> _SHORT TASK_
Will you quote precisely the lines that run from the top of the material below to the line containing "mark_depth=0.0000012, marks_per_m=9000.0)", both ends included?

> _SUPPLIED DATA_
|---|

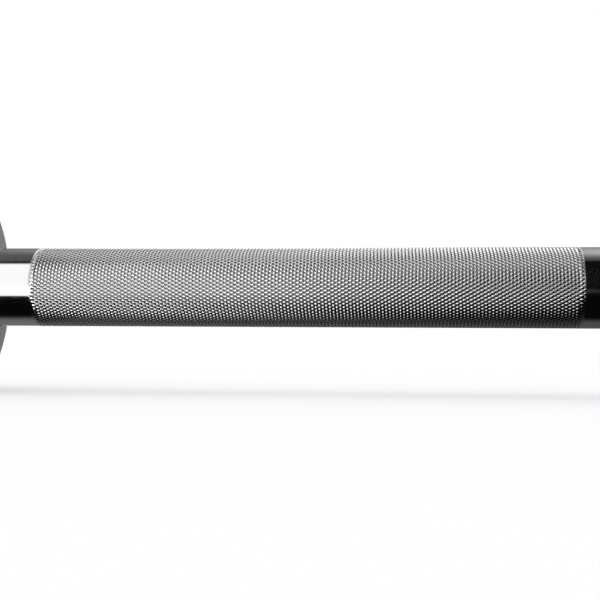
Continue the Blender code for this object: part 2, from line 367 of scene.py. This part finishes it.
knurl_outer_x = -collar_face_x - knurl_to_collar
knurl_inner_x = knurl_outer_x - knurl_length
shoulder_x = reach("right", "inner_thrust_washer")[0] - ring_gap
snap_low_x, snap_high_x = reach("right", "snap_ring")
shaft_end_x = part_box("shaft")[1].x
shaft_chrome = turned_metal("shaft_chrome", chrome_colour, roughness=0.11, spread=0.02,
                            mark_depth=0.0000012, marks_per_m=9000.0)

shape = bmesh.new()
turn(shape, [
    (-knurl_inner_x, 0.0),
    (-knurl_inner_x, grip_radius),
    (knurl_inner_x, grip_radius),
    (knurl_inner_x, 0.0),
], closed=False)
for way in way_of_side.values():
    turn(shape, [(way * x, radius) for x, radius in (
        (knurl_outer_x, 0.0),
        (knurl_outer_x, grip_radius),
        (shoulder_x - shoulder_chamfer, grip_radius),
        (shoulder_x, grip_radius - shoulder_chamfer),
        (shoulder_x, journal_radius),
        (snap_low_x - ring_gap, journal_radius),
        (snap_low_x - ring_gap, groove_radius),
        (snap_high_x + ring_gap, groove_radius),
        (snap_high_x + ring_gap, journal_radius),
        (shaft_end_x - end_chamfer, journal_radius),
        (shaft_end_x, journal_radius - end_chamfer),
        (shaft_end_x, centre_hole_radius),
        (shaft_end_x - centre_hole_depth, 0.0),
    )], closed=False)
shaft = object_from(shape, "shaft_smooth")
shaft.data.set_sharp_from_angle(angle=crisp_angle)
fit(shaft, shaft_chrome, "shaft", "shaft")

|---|

> _RESULT FOR THIS EXERCISE_
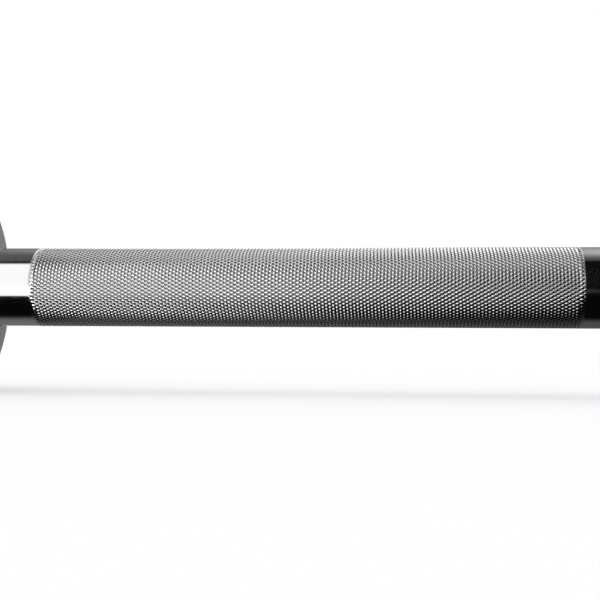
Continue the Blender code for this object: part 2, from line 367 of scene.py. This part finishes it.
knurl_outer_x = -collar_face_x - knurl_to_collar
knurl_inner_x = knurl_outer_x - knurl_length
shoulder_x = reach("right", "inner_thrust_washer")[0] - ring_gap
snap_low_x, snap_high_x = reach("right", "snap_ring")
shaft_end_x = part_box("shaft")[1].x
shaft_chrome = turned_metal("shaft_chrome", chrome_colour, roughness=0.11, spread=0.02,
                            mark_depth=0.0000012, marks_per_m=9000.0)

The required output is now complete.